Prelude to the storm
For weeks prior to April 7th, various (mostly Arab/Muslim) “hacking groups” have been threatening to “Wipe Israel from the Internet” – why anyone thought this is even possible still remains a mystery, with Israeli ISP bandwidth in the Tbps range, at least an order of magnitude more than even the largest DDoS volumes to date.
All that didn’t matter to security experts, who were quick to warn of anything between critical infrastructure failing to internet being slow, and the mass media that devoted and incredible amount of attention to the issue. One “security company” even suggested users uninstall their browser on April 6th and re-install on April 8th, a suggestion that in my opinion earns them a triple face-palm.
The actual storm
Come late afternoon April 6th local time, the #OpIsrael hash-tag went into overdrive, in data centers around the country admins stood ready to repeal the evil haxorz and news reporters just waited for some juicy headline, and then 6 hours later a government website went offline for a few minutes.
Yep, that’s about the most important thing that happened.

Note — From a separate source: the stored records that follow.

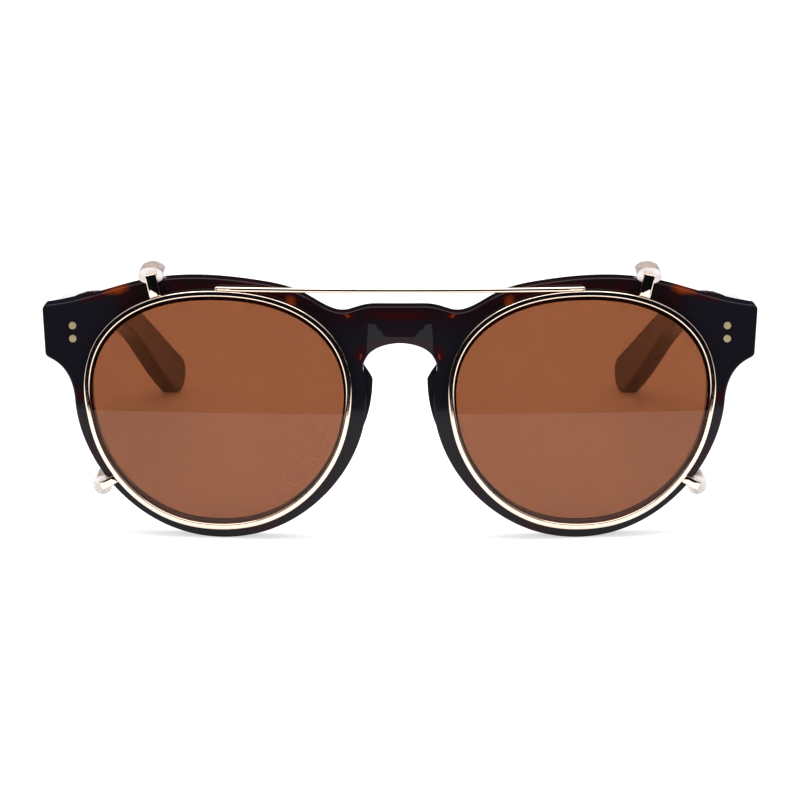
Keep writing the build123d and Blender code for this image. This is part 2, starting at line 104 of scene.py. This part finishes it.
# ---- Plates with bevelled edges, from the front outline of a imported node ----
def front_loops(node, forward):
    """Closed loops of (x, z) round the front face of a node, longest first, plate on their left."""
    mesh = bmesh.new()
    mesh.from_mesh(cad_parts[node].data)
    bmesh.ops.remove_doubles(mesh, verts=mesh.verts, dist=0.002 * MM)
    front = {v for v in mesh.verts if abs(forward_of(v.co) - forward) < 0.02 * MM}
    faces = [face for face in mesh.faces if front.issuperset(face.verts)]
    following = {}
    for corner in (corner for face in faces for corner in face.loops):
        if sum(face in faces for face in corner.edge.link_faces) == 1:
            following[corner.vert] = corner.link_loop_next.vert
    loops = []
    while following:
        start, place = following.popitem()
        loop = [start]
        while place is not start:
            loop.append(place)
            place = following.pop(place)
        loops.append([Vector((place.co.x, place.co.z)) for place in loop])
    mesh.free()
    return sorted(loops, key=loop_length, reverse=True)


def loop_length(loop):
    """Length round a closed loop."""
    return sum((place - loop[i - 1]).length for i, place in enumerate(loop))


def refined(loop):
    """The loop with points added on smooth curves through its own; its corners stay."""
    fine = []
    for i, start in enumerate(loop):
        before, end, after = loop[i - 1], loop[(i + 1) % len(loop)], loop[(i + 2) % len(loop)]
        along = end - start
        leave = loop_slope(before, start, end, along) - along
        arrive = loop_slope(start, end, after, along) - along
        steps = max(1, round(along.length / POINT_SPACING))
        for t in (step / steps for step in range(steps)):
            fine.append(start + along * t + (leave * (1 - t) - arrive * t) * t * (1 - t))
    return fine


def loop_slope(before, place, after, along):
    """Tangent of a smooth loop at a place, as long as along; at a corner it is along itself."""
    turn = (place - before).angle(after - place)
    if turn > OUTLINE_CORNER:
        return along
    return (after - before).normalized() * along.length


def inset(loop, amount):
    """The loop moved into the plate by an amount."""
    moved = []
    for i, place in enumerate(loop):
        first = (place - loop[i - 1]).normalized()
        second = (loop[(i + 1) % len(loop)] - place).normalized()
        middle = (first + second).normalized()
        moved.append(place + Vector((-middle.y, middle.x)) * amount / max(0.6, middle.dot(first)))
    return moved


def inside(places, loops):
    """For each place, whether it lies inside an odd number of loops."""
    odd = np.zeros(len(places), bool)
    x, z = np.array(places).T
    for loop in loops:
        for i, end in enumerate(loop):
            start = loop[i - 1]
            if start.y != end.y:
                share = (z - start.y) / (end.y - start.y)
                crosses = (start.y > z) != (end.y > z)
                odd ^= crosses & (x < start.x + share * (end.x - start.x))
    return odd


def face_points(loops, spacing):
    """Points of a square grid that lie inside a plate, clear of its edges."""
    edge = np.array([place for loop in loops for place in loop])
    low, high = edge.min(0), edge.max(0)
    across = np.arange(low[0], high[0], spacing)
    up = np.arange(low[1], high[1], spacing)
    grid = np.array([(x, z) for x in across for z in up])
    grid = grid[inside(grid, loops)]
    clear = [np.hypot(*(edge - place).T).min() > 0.6 * spacing for place in grid]
    return [Vector(place) for place in grid[clear]]


def face_triangles(loops, extra):
    """Points and triangles that fill a plate's face; extra points lie between the loops."""
    places, edges = [], []
    for loop in loops:
        first = len(places)
        places += loop
        edges += [(first + i, first + (i + 1) % len(loop)) for i in range(len(loop))]
    places, _, triangles, *_ = delaunay_2d_cdt(places + extra, edges, [], 1, 1e-7)
    middles = [(places[a] + places[b] + places[c]) / 3 for a, b, c in triangles]
    kept = inside(middles, loops)
    return places, [triangle for triangle, keep in zip(triangles, kept) if keep]


def bevel_profile(front, back, bevel):
    """(inset, forward) from the edge of a plate's front face round to the edge of its back."""
    turns = [step * pi / 2 / BEVEL_STEPS for step in range(BEVEL_STEPS + 1)]
    over = [(bevel * (1 - sin(turn)), front - bevel * (1 - cos(turn))) for turn in turns]
    under = [(amount, front + back - forward) for amount, forward in reversed(over)]
    return [(bevel + FACE_MARGIN, front), *over, *under, (bevel + FACE_MARGIN, back)]


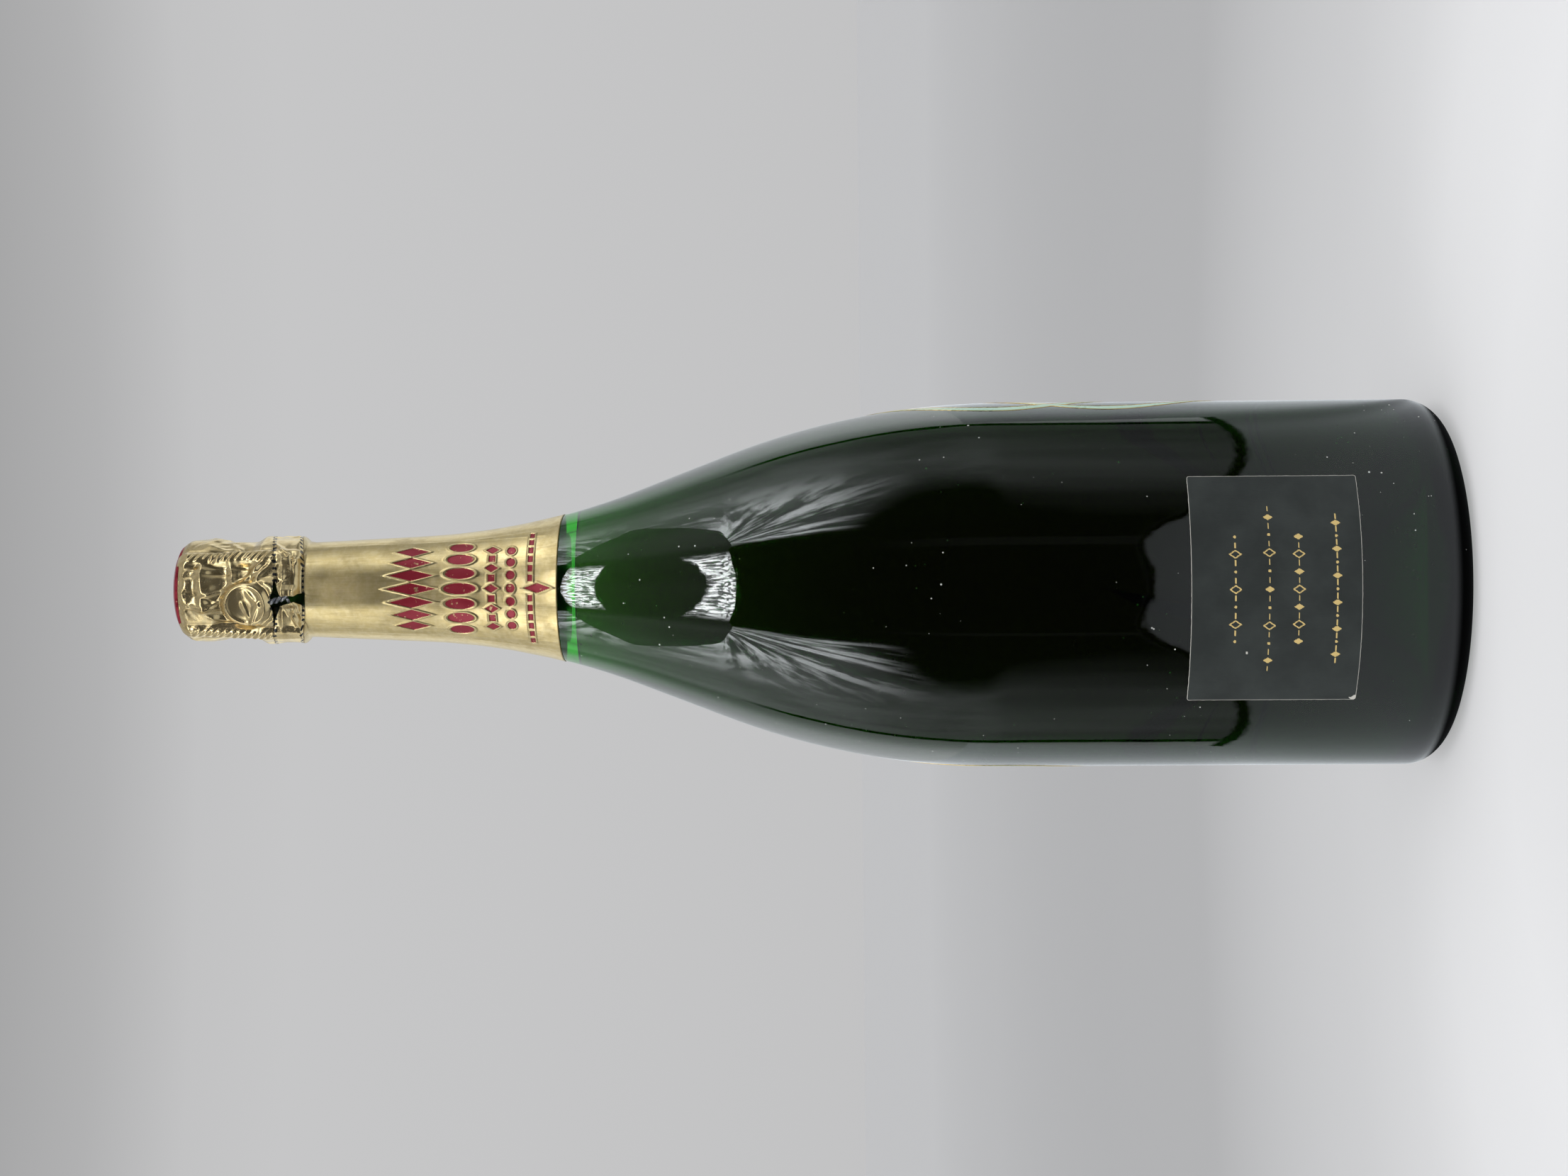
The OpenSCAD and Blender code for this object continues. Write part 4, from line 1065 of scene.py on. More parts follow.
def belt_path(b):
    """The belt as one line: down the tail, round the neck, up the tail twisted round itself, and round the
    loop.
    """
    c, low, high = b.c, b.tail_turns[0], b.tail_turns[1]
    axis = unit(np.array([(high - low) / FULL * 2 * math.pi * b.tail_r, b.tail_high - b.tail_low]))

    def tail(phase, start, end):
        """One strand of the tail: a helix round a line that leans from one turn to the other."""
        w = np.linspace(start, end, 29)
        t = mix(low, high, w)
        a = np.radians(phase + 2 * FULL * w)
        centre = at(b.tail_r + b.belt_q * np.sin(a), t, mix(b.tail_low, b.tail_high, w))
        side = np.stack([axis[1] * np.cos(np.radians(t)), axis[1] * np.sin(np.radians(t)),
            np.full_like(t, -axis[0])], 1)
        return centre + (b.belt_q * np.cos(a))[:, None] * side

    shares = np.array([[0.75, 0.12], [0.5, 0.45], [0.3, 0.82]])
    lead = lambda sign, w: at(mix(b.belt_r, b.tail_r, w[:, 1]), low + sign * 14 * w[:, 0],
        mix(b.belt_z, b.tail_low, w[:, 1]))
    round_neck = at(b.belt_r, low - 14 - (FULL - 28) * np.linspace(0, 1, 90), b.belt_z)
    a = np.radians(np.linspace(-75, 250, 50))
    z = b.loop_z + (c.loop_h - c.belt_wire_d) / 2 * np.sin(a)
    r = b.tail_r - 0.1 * (z - b.tail_high)
    loop = at(r, b.loop_turn + np.degrees((c.loop_w - c.belt_wire_d) / 2 * np.cos(a) / r), z)
    return rounder(np.concatenate(
        [tail(180, 0.86, 0), lead(-1, shares[::-1]), round_neck, lead(1, shares), tail(0, 0, 1), loop]))


class MAGNUM_OT_cage(Operator):
    """Makes the two wires of the cage, with their twists, eyes, tail and loop"""

    bl_idname = "magnum.cage"
    bl_label = "Wire cage"

    def execute(self, context):
        """Each wire is a round section carried along its one line."""
        b, colours = Bottle(context.scene), context.scene.magnum_colours
        steel = wire_material(colours)
        dress(tube("cage_frame_wire", frame_path(b), b.c.frame_wire_d / 2), steel, "cage",
            "cage_wire", "cage_frame")
        dress(tube("cage_belt_wire", belt_path(b), b.c.belt_wire_d / 2, 12), steel, "cage",
            "cage_wire", "belt_wire")
        repaint("cap_plate", plate_material(colours))
        return {"FINISHED"}


class MAGNUM_OT_cork(Operator):
    """Gives the cork's three pieces their grain"""

    bl_idname = "magnum.cork"
    bl_label = "Cork"

    def execute(self, context):
        """The solids keep their shapes and get materials."""
        colours = context.scene.magnum_colours
        natural = natural_cork_material(colours)
        repaint("cork_body", agglomerate_material(colours))
        repaint("cork_disc_upper", natural)
        repaint("cork_disc_lower", natural)
        return {"FINISHED"}


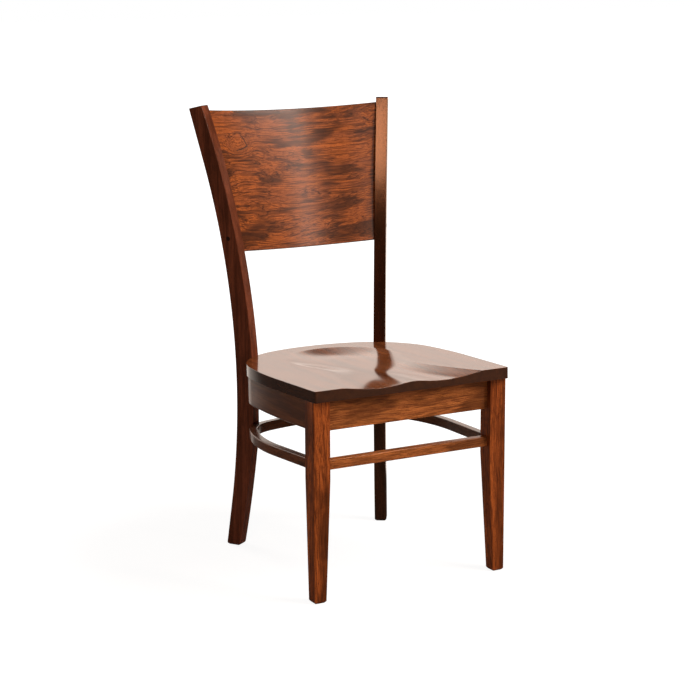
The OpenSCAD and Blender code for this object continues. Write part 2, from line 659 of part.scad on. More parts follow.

Sure, there were some websites defaced, most are various SOHO business PR sites, that were probably broken into week prior to the OP. In some cases the defacement was so lame that it amounted to implanting a page on the server and just pointing the twitter link to it without affecting the website itself.
The level of amateurism was so high that among the chosen targets were a not-for-profit organization that arranges various fun activities for children with cancer, both Jew and Arab, a left leaning news paper – Haaretz and Machsom Watch a human rights organization.
As the op has passed, I think we have all learned a valuable lesson. We – the INFOSEC community – need to look deep down and admit that many have over-hyped this thing for all the wrong reasons. The panic that has been created was unwarranted and driven by PR and marketing considerations, was it worth it? What we may have created here is a situation where the boy cried wolf too many times, when the time comes we won’t have the credibility we so need. As far as public education goes, we should have seized this opportunity not to spook people, but rather to educate them of the dangers lurking online, to make them more aware and less gullible, instead they were driven into a scare without any real advice on what to do. The real challenges before us, I think, will be dealing with the sudden interest by management in information security and finding ways to help ensure that the public in general is better protected than it is today.
The first challenge will probably revolve on driving the management away from costly DDoS prevention technologies towards what the organization really needs and wise security practitioners should take advantage of this position in the short term.
The second challenge is much harder, I leave it to you the community to figure out.